“Go home at 6pm without feeling sorry,” reads one of the would-be commandments of China’s famous 996.ICU document on Github. After 100 years of Communist Party rule, cryptic abbreviations and nicknames are part and parcel for Chinese netizens expressing their dissent online.
“996.ICU” unpacks to “Work 9am to 9pm, six days a week—end up sick in an ICU bed somewhere.” This abbreviation was made popular by a Github document created by disgruntled Chinese software workers, who went on to crowdsource over 200 examples of companies that had poor work conditions (and also a white list of firms that respected the 955 life – working 9am to 5pm, five days a week).
The 72-hour week may seem excessive by international standards—the International Labour Organisation recommends only up to 60 hours of work per week—but for many Chinese companies, it is mandatory. And for both employees and employers, glorifying the hustle adds additional pressure to those struggle to stick to the grind—996/007 plays with James Bond’s agent number to refer to those who work all, every day of the week. Alibaba CEO Jack Ma was among those who touted the 996 culture as a good thing, calling it a “huge blessing”.
However, China’s own labour law prohibits workers from having more than eight hours of work a day and 44 hours a week on average. But weak implementation of this law is prevalent—a Chengdu Economic Daily polll found that over half the respondents worked overtime every single day.
This, combined with work culture so strong that employees of ByteDance (which is notorious for its 996 culture) even voted in a company-wide poll against scrapping a policy that saw them add an extra day of work every alternate week for higher pay.
But, while international media reports often focus on the types of dissent that are barred from public circulation—such as mentions of the victims of China’s Cultural Revolution, or of the Tianenmen Square massacres, or Uyghur genocide—Chinese netizens have found their unsuppressed voice when it comes to protesting 996.
In the curious way that large protests have of mirroring each other across borders, June 2021 saw thousands of Chinese millennials post about “lying flat” against the culture of overwork. A year earlier, hundreds in the United States had protested by physically lying on the ground, against the killing of George Floyd. But in China, the lying flat protest was more mental than physical—they opt out of the rat race.
A combination of pressures burdens Chinese youth. The one-child policy left many youth with the burden of supporting their whole families. A deeply ingrained competitive culture creates generations whose only aim is to ace the “Gaokao” exam system which encourages extreme study behaviour in order to score well in China’s highly contested national college entrance examination.

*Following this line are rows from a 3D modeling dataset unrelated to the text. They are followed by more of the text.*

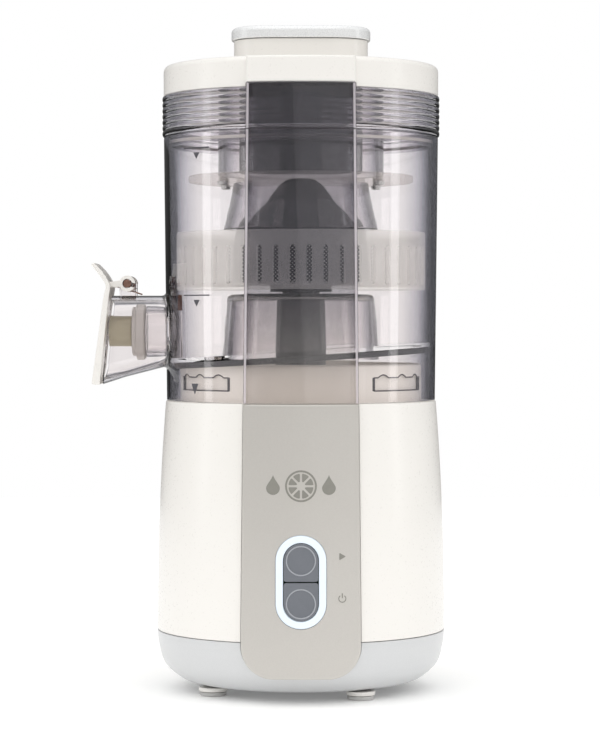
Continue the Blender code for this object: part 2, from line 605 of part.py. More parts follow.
# ---- Drip-stop flap, drawn about its hinge ----
rod("flap_pin", PIN_R, -(BOSS_OUT + 0.6), BOSS_OUT + 0.6, "Y", (-hinge_x, 0, hinge_z), STEEL)
mouth_bottom = spout_reach + SPOUT_MOUTH_H * tan(mouth_lean)
flap_top_in = spout_reach + 1.3 - hinge_x
flap_bottom_in = mouth_bottom + 1.1 - hinge_x
flap_low = -(HINGE_RISE + SPOUT_MOUTH_H)
flap_out = flap_reach - hinge_x
flap_line = [(-flap_top_in - 6.8, 9.9), (-flap_top_in - 8.4, 10.9), (-flap_top_in - 9.6, 10.0),
             (-flap_top_in - 3.0, 1.7), (-flap_top_in - 1.6, -1.8), (-flap_top_in - 3.2, -8.3),
             (-flap_out, flap_low + 0.9), (-flap_out + 0.8, flap_low - 0.3), (-flap_bottom_in, flap_low),
             (-flap_top_in, -8.3), (-flap_top_in + 0.6, -1.8), (-flap_top_in - 0.6, 1.5)]
flap = prism("spout_flap", flap_line, FLAP_W, facing("Y"), IVORY)
flap.location = Vector((-hinge_x, 0, hinge_z)) * MM
for side in (-1, 1):
    arm = [(-flap_top_in - 1.5, -4.6), (-flap_top_in + 0.4, -4.6)]
    arm += [(BOSS_R * cos(a), BOSS_R * sin(a)) for a in [pi * (1.5 + i / 8) for i in range(10)]]
    arm += [(-flap_top_in - 1.5, 1.6)]
    lug = prism("flap_arm_%d" % (side + 2), arm, BOSS_OUT - BOSS_IN,
                facing("Y", (0, side * (BOSS_OUT + BOSS_IN) / 2, 0)))
    lug.location = flap.location
    boolean(flap, lug, "UNION")
boolean(flap, rod("flap_bore", PIN_R + 1.7 * GAP, -30, 30, "Y", (-hinge_x, 0, hinge_z)))

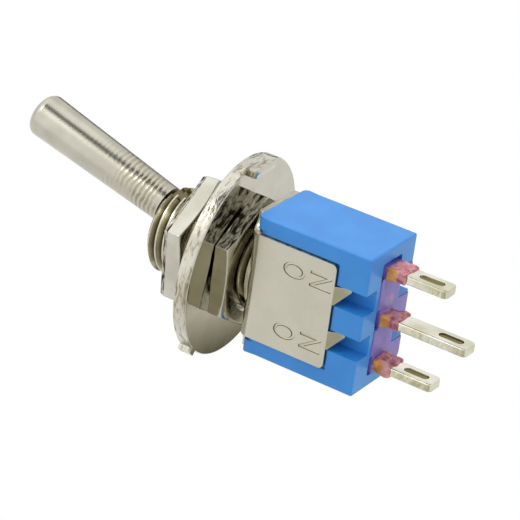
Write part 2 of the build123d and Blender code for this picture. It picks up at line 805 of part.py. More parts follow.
save(front_nut.part, "front_nut")
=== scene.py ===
import bpy
import json
import math
from mathutils import Matrix, Vector


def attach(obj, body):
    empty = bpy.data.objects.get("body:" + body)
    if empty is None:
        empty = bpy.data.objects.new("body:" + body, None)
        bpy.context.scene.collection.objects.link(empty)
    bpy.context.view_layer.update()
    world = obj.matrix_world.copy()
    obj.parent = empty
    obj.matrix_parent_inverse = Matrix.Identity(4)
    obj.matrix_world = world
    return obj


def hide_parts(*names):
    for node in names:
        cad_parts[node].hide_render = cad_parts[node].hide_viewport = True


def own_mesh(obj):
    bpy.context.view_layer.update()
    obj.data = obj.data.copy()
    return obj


# Looks for a sub-miniature toggle switch: nickel-plated metal on a blue moulded body.
# Lengths in this file are millimetres until mm() turns them to metres.

bpy.context.scene.view_settings.view_transform = "Standard"
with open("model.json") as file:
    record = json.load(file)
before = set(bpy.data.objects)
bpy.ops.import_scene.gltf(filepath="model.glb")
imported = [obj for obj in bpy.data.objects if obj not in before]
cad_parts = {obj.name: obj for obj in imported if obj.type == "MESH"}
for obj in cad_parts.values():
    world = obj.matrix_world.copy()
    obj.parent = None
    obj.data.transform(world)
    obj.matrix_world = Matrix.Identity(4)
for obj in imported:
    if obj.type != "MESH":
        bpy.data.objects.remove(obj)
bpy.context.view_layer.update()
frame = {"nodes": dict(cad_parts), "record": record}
nodes = frame["nodes"]
bodies = frame["record"]["behaviour"]["bodies"]

# Sizes shared with the solids.
REAR_Z = -7.45               # rear face of the body
FLAP_Y = -2.5                # outer face of the near flap
PIN_PITCH = 2.8
THREAD_RADIUS = 2.5          # over the crests
THREAD_PITCH = 0.5
PIVOT_Z = 2.4                # the lever's pivot, on the bushing's axis
THROW = math.radians(15.4)   # the lever's lean at rest
HANDLE_START = 4.76          # along the lever, from its pivot

# Sizes of what is cut and filled here.
GROOVE_CORNER = 0.264        # from the middle of the thread's cutter to each of its corners
GROOVE_PROUD = 0.05          # how far that cutter stands out of the crests
GROOVE_START = -0.247        # middle of the lowest groove
LETTER_WIDTH = 0.9
LETTER_HEIGHT = 1.4
CAPITAL_SHARE = 0.73         # a capital's height as a share of the type's size
LETTERS = (                  # each letter with its middle, x and z
    ("O", -1.85, -2.99), ("N", -1.90, -4.66),
    ("O", 1.87, -3.11), ("N", 1.83, -4.78),
)
SHOULDER_X = 3.7285          # middle of the block that squares each end of the body
SHOULDER_Z = -0.8
SHOULDER_SIZE = (0.737, 4.694, 1.0)
DIMPLE_X = 0.185             # just under a pin's dimpled face, from the pin's middle

# Sockets of a Mix node that mixes colours.
COLOUR_A, COLOUR_B, MIXED = 6, 7, 2


def mm(*lengths):
    """Millimetres to metres, as one number or a tuple."""
    scaled = tuple(length * 0.001 for length in lengths)
    return scaled[0] if len(scaled) == 1 else scaled


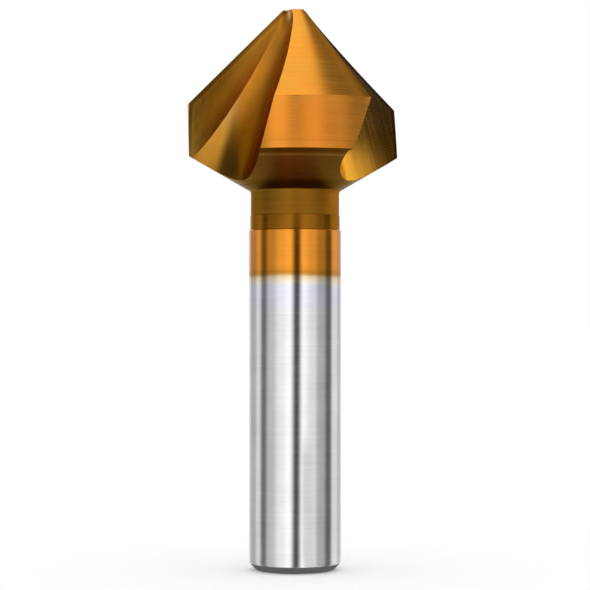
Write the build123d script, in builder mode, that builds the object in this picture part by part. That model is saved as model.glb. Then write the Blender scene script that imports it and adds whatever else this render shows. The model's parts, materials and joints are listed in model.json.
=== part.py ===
"""Three-flute countersink bit with a plain round shank, ground from one bar.

Frame: origin at the centre of the flat shank end, +Z along the axis to the tip.
Seen from the tip the bit cuts turning anticlockwise, so every lobe leads with the
edge on its anticlockwise side. All lengths in millimetres, all angles in degrees.
"""
import os
from math import cos, hypot, radians, sin, tan

from build123d import *

# Head
head_d = 28.0
point_angle = 90.0
tip_flat_d = 3.2
land_length = 6.6
land_back_taper = 1.6
back_cone_angle = 60.0

# Neck and shank. Neck and back cone together reach from the collar to the lower rim
# of the head.
neck_to_rim_length = 7.8
neck_d = 11.5
neck_corner_r = 0.4
collar_d = 11.66
collar_length = 1.9
shank_d = 12.0
shank_length = 44.1
foot_chamfer = 1.0

# Three ground lobes, each with one cutting edge
flutes = 3
first_edge_azimuth = 313.0
flank_lead = 0.25
land_lead = 0.05

# Flute: a hooked trough that shallows towards the shank
flute_outward_slope = 0.3
flute_sideways_slope = 0.067
flute_root_r = 7.6
flute_root_out = 11.5
flute_root_side = 4.1
heel_wall_r = 33.0
heel_wall_sweep = 60.0
rake_face_lean = 0.38

# Sizes that follow from the ones above
head_r = head_d / 2
neck_r = neck_d / 2
collar_r = collar_d / 2
shank_r = shank_d / 2
pitch = 360 / flutes
half_point = radians(point_angle / 2)
back_cone_spread = tan(radians(back_cone_angle))
land_spread = tan(radians(land_back_taper))
neck_bottom_z = shank_length + collar_length
land_bottom_z = neck_bottom_z + neck_to_rim_length
land_top_z = land_bottom_z + land_length
apex_z = land_top_z + head_r / tan(half_point)
overall_length = apex_z - tip_flat_d / 2 / tan(half_point)
back_apex_z = land_bottom_z - (head_r - land_length * land_spread) / back_cone_spread
neck_top_z = back_apex_z + neck_r / back_cone_spread

# Long enough to reach past the head from anywhere inside it
reach = 2 * head_d


def along(azimuth, distance):
    """Horizontal offset of the given length towards an azimuth."""
    return distance * cos(radians(azimuth)), distance * sin(radians(azimuth))


# One lobe's ground envelope. The axes of its flank cone and of its land stand ahead
# of the cutting edge, so both surfaces drop away behind the edge. The lobe keeps the
# wedge of one pitch, from inside the flute behind it to inside the flute ahead.
lead_azimuth = first_edge_azimuth + 90
flank_apex_z = land_top_z + hypot(head_r, flank_lead) / tan(half_point)
flank_axis = Plane(origin=(*along(lead_azimuth, flank_lead), flank_apex_z))
flank_depth = flank_apex_z - back_apex_z
land_axis = Plane(origin=(*along(lead_azimuth, land_lead), back_apex_z))
land_base_r = hypot(head_r, land_lead) - (land_top_z - back_apex_z) * land_spread

with BuildPart() as lobe:
    with Locations(flank_axis):
        Cone(
            flank_depth * tan(half_point),
            0,
            flank_depth,
            align=(Align.CENTER, Align.CENTER, Align.MAX),
        )
    with BuildSketch(Plane.XY):
        with BuildLine():
            behind = along(first_edge_azimuth - 0.75 * pitch, reach)
            middle = along(first_edge_azimuth - 0.25 * pitch, reach)
            in_front = along(first_edge_azimuth + 0.25 * pitch, reach)
            Polyline((0, 0), behind, middle, in_front, close=True)
        make_face()
    extrude(amount=overall_length, mode=Mode.INTERSECT)
    with Locations(land_axis):
        Cone(
            land_base_r,
            land_base_r + reach * land_spread,
            reach,
            align=(Align.CENTER, Align.CENTER, Align.MIN),
            mode=Mode.INTERSECT,
        )

# The flute cutter: a trough with a round root and a long, gently hollow heel wall,
# sketched square to its own run, then cut off by the flat rake face. The rake face
# holds the cutting edge and the point of the cone.
edge = Vector(*along(first_edge_azimuth, 1), 0)
ahead = Vector(*along(lead_azimuth, 1), 0)
up = Vector(0, 0, 1)
flute_run = (up - edge * flute_outward_slope - ahead * flute_sideways_slope).normalized()
flute_plane = Plane(
    origin=(0, 0, land_top_z),
    x_dir=edge - flute_run * edge.dot(flute_run),
    z_dir=flute_run,
)
rake_plane = Plane(
    origin=(0, 0, apex_z),
    x_dir=edge - up,
    z_dir=ahead - (edge + up) * rake_face_lean,
)

with BuildPart() as flute:
    with BuildSketch(flute_plane):
        with BuildLine():
            root = CenterArc((flute_root_out, flute_root_side), flute_root_r, 180, 90)
            heel_wall = JernArc(
                start=root @ 0,
                tangent=root % 0 * -1,
                radius=heel_wall_r,
                arc_size=-heel_wall_sweep,
            )
            Polyline(
                heel_wall @ 1,
                (reach, (heel_wall @ 1).Y),
                (reach, (root @ 1).Y),
                root @ 1,
            )
        make_face()
    extrude(amount=reach, both=True)
    split(bisect_by=rake_plane, keep=Keep.TOP)

# The whole bit: the lobes trimmed by the back cone, then neck and shank, and last
# the flutes, which run out through the back cone.
with BuildPart() as bit:
    with PolarLocations(0, flutes):
        add(lobe.part)
    with BuildSketch(Plane.XZ):
        with BuildLine():
            rim_z = back_apex_z + reach / back_cone_spread
            Polyline((0, back_apex_z), (reach, rim_z), (0, rim_z), close=True)
        make_face()
    revolve(mode=Mode.INTERSECT)
    with BuildSketch(Plane.XZ):
        with BuildLine():
            Polyline(
                (0, 0),
                (shank_r, 0),
                (shank_r, shank_length),
                (collar_r, shank_length),
                (collar_r, neck_bottom_z),
                (neck_r, neck_bottom_z),
                (neck_r, neck_top_z),
                (0, back_apex_z),
                close=True,
            )
        make_face()
    revolve()
    neck_corner = bit.edges().filter_by(GeomType.CIRCLE).filter_by_position(
        Axis.Z, neck_top_z - 0.01, neck_top_z + 0.01
    )
    fillet(neck_corner, neck_corner_r)
    with PolarLocations(0, flutes):
        add(flute.part, mode=Mode.SUBTRACT)
    foot = bit.faces().sort_by(Axis.Z)[0]
    chamfer(foot.edges(), foot_chamfer)

bit.part.label = "bit"
os.makedirs("parts", exist_ok=True)
export_step(bit.part, "parts/bit.step")
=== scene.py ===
"""Looks of the countersink bit: gold coated ground head and bright ground shank.

The bit is built again here at a fine resolution from the sizes of the part: an
envelope of three relieved lobes on a turned neck and shank, cut by three flute
cutters. Lengths in this file are millimetres until they go into a mesh, a shader or
the camera, which are in metres. Azimuths are degrees, and the part's other angles
are radians.
"""
import json
from math import cos, hypot, pi, radians, sin, tan

import bmesh
import bpy
import numpy as np
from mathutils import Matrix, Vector

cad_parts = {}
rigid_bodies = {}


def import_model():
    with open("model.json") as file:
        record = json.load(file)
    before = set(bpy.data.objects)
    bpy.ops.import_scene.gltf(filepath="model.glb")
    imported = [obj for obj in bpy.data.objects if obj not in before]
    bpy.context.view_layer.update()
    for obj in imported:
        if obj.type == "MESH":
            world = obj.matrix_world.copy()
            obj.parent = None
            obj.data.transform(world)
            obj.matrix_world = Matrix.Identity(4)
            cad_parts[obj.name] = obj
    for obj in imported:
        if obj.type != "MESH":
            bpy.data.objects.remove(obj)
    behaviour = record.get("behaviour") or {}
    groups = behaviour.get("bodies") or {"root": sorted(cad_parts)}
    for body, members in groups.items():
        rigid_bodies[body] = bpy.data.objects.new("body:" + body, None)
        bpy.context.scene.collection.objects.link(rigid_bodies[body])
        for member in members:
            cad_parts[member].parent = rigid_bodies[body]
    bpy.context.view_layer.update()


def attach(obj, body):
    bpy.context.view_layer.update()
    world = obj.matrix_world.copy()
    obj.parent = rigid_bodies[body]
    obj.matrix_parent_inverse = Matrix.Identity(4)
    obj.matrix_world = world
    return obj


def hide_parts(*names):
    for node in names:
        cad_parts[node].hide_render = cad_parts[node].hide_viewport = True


for old in list(bpy.data.objects):
    bpy.data.objects.remove(old, do_unlink=True)

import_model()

MM = 0.001

# --- sizes of the part -------------------------------------------------------
head_r = 14.0
tip_r = 1.6
half_point = radians(45)
land_length = 6.6
land_taper = radians(1.6)
back_angle = radians(60)

neck_to_rim_length = 7.8
neck_r = 5.75
neck_corner_r = 0.4
collar_r = 5.83
collar_length = 1.9
shank_r = 6.0
shank_length = 44.1
foot_chamfer = 1.0

flutes = 3
first_edge = 313.0
flank_lead = 0.25
land_lead = 0.05

flute_outward = 0.3
flute_sideways = 0.067
root_r = 7.6
root_across = 11.5
root_deep = 4.1
heel_r = 33.0
heel_sweep = radians(60)
rake_lean = 0.38

pitch = 360 / flutes
neck_bottom = shank_length + collar_length
land_bottom = neck_bottom + neck_to_rim_length
land_top = land_bottom + land_length
apex = land_top + head_r / tan(half_point)
overall_length = apex - tip_r / tan(half_point)
back_apex = land_bottom - (head_r - land_length * tan(land_taper)) / tan(back_angle)

# The apex of a lobe's flank cone and the radius of its land, each about its own axis
flank_apex = land_top + hypot(head_r, flank_lead) / tan(half_point)
land_own_r = hypot(head_r, land_lead)

# Edge breaks, which only the looks have: how far each reaches from its edge
collar_break = 0.03
shank_break = 0.08
chamfer_top_break_up = 0.05
chamfer_top_break_down = 0.04
chamfer_foot_break_up = 0.05
chamfer_foot_break_in = 0.03

# The kinds of surface number the materials of the mesh
KINDS = range(10)
FLANK, LAND, BACK, NECK, COLLAR, SHANK, FOOT, TROUGH, RAKE, TIP = KINDS

# --- envelope ----------------------------------------------------------------
# The envelope is made of rings of points, from the tip down. Each ring has so many
# points, and each surface so many rings.
COLUMNS = 720
CONE_RINGS = 24
LAND_RINGS = 8
BACK_RINGS = 12
CORNER_RINGS = 6
NECK_RINGS = 4
SHANK_RINGS = 23

# Radius of the rings in the middle of the two end faces
POLE_R = 0.02

# A lobe reaches so far behind and so far ahead of its edge, and ends inside flutes
LOBE_BEHIND = 0.75 * pitch
LOBE_AHEAD = 0.25 * pitch

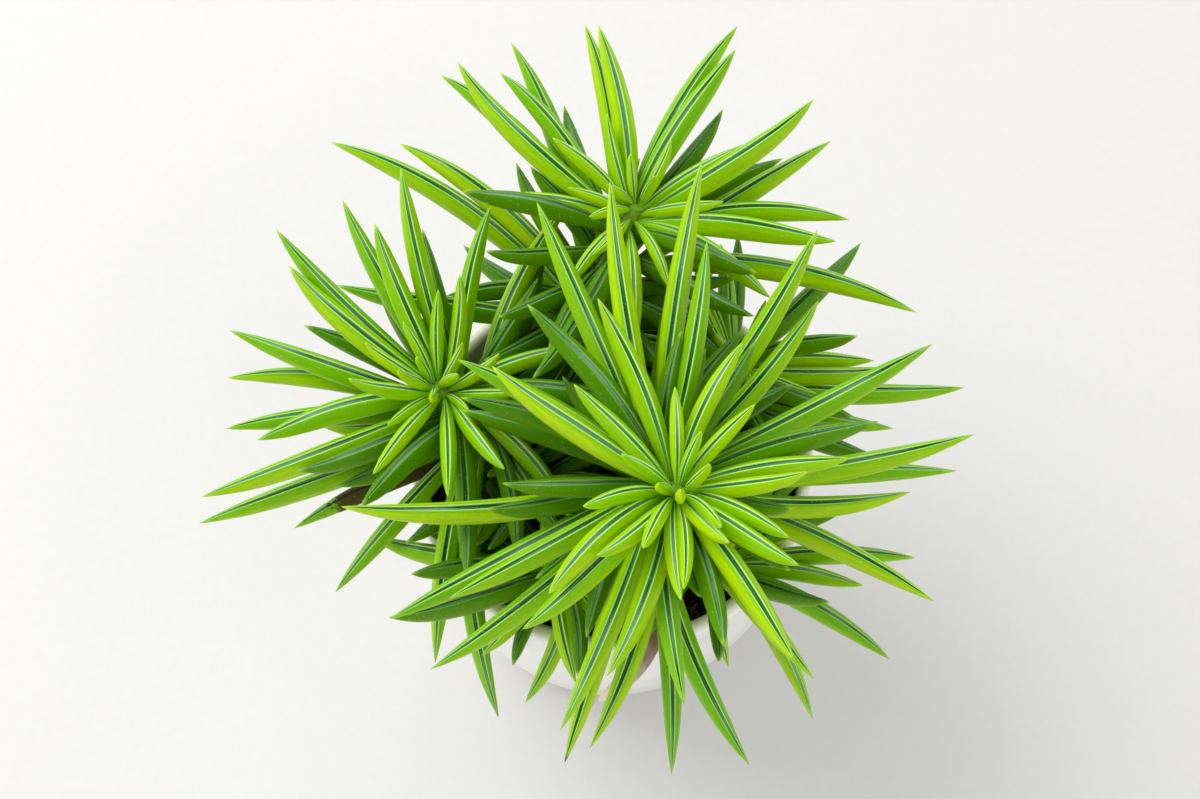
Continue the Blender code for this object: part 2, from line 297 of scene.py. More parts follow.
def read_stem(node):
    """The foot of the stem on the mix, its lean for each square metre of height, and its height."""
    shape = joined_mesh(node)
    top = max(vertex.co.z for vertex in shape.verts) - MIX_TOP
    foot = slice_centre(shape, MIX_TOP - FOOT_SLICE)
    foot.z = MIX_TOP
    reach = max(LEAST_REACH * top, top - TUFT_LENGTH)
    lean = (slice_centre(shape, MIX_TOP + reach) - foot) / reach**2
    lean.z = 0
    on_axis = [vertex.co.z - MIX_TOP for vertex in shape.verts
               if (vertex.co - foot - lean * (vertex.co.z - MIX_TOP) ** 2).xy.length < ON_AXIS]
    shape.free()
    return {"foot": foot, "lean": lean, "height": max(on_axis)}


def stem_at(stem, height):
    return stem["foot"] + stem["lean"] * height**2 + Vector((0, 0, height))


stems = {shoot: read_stem(f"{shoot}_stem") for shoot in SHOOTS}
for shoot, stem in stems.items():
    crown = stem_at(stem, stem["height"])
    print(f"{shoot}: crown at {crown.x / MM:.0f}, {crown.y / MM:.0f}, {crown.z / MM:.0f} mm")

# %% [markdown]
# ## Where the young leaves stand
#
# Between the grown leaves a shoot carries shorter and younger ones, down to the small bright ones
# round its growing tip. They are listed for each shoot by how far below the tip they leave the stem,
# the way that they point, how steeply they rise and how long they are, because no rule gives the way
# that this plant happened to grow. A midrib is stepped out along a heading that bends by a little.

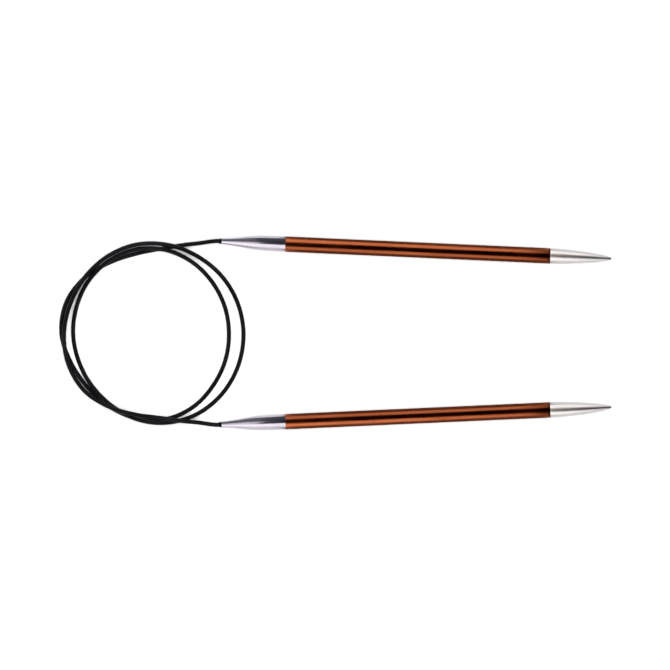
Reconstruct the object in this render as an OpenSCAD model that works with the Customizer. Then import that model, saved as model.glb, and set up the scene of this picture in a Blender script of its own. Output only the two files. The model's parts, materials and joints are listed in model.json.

The “lie-flat protests” are just the latest ways Chinese youth are raising their voice against hostile work environments. The movement calls for young people to “lie flat” (tang ping) lifestyle—where they consciously make peace with earning less and consuming less so they can rest more.
A similar movement, called Sang Culture—which uses the Chinese term for feeling hopeless—saw netizens celebrate a form of ironic defeatism via memes and social media posts. A 2020 study of these memes noted that the posts were less about a form of dissent and more about an expression of the burdens Chinese youth felt they were placed under. Some of the lie-flat posts reflect a deep dissatisfaction with the pressures of capitalist life, with one post comparing Chinese people to indistinguishable hives to be harvested by Xi Jinping.
Icons of Sang culture can come from unexpected places. Russian fashion designer Vladislav Ivanov, who was consulting in a Tencent boy band competition show, was jokingly asked to take part. He joined with no real desire to win—but then found himself getting voted into the final rounds. The longer the spent on the show—which in many ways reflects the pressure Chinese youth face in terms of showing the pressure that boy band members can face—the less he wanted to be on it. He often begged the audience to stop voting for him, saying “Becoming a member of a boy band is not my dream as I can’t sing and dance...I hope the judges won’t support me. While the others want to get an A, I want to get an F as it stands for freedom,” the South China Morning Post reported him as saying on the show.
To this end, when he had to deliver a performance, he did so in the most impassioned way possible. This struck a chord with those who embrace Sang culture, who saw it as an act of malicious compliance.
Ivanov eventually got voted out in the finals—cheering his newfound army of supporters even more when he gleefully ran off the stage and into freedom. Many Chinese people appear to hope that they will get their own similar escape from the cruel reality show that is the daily grind.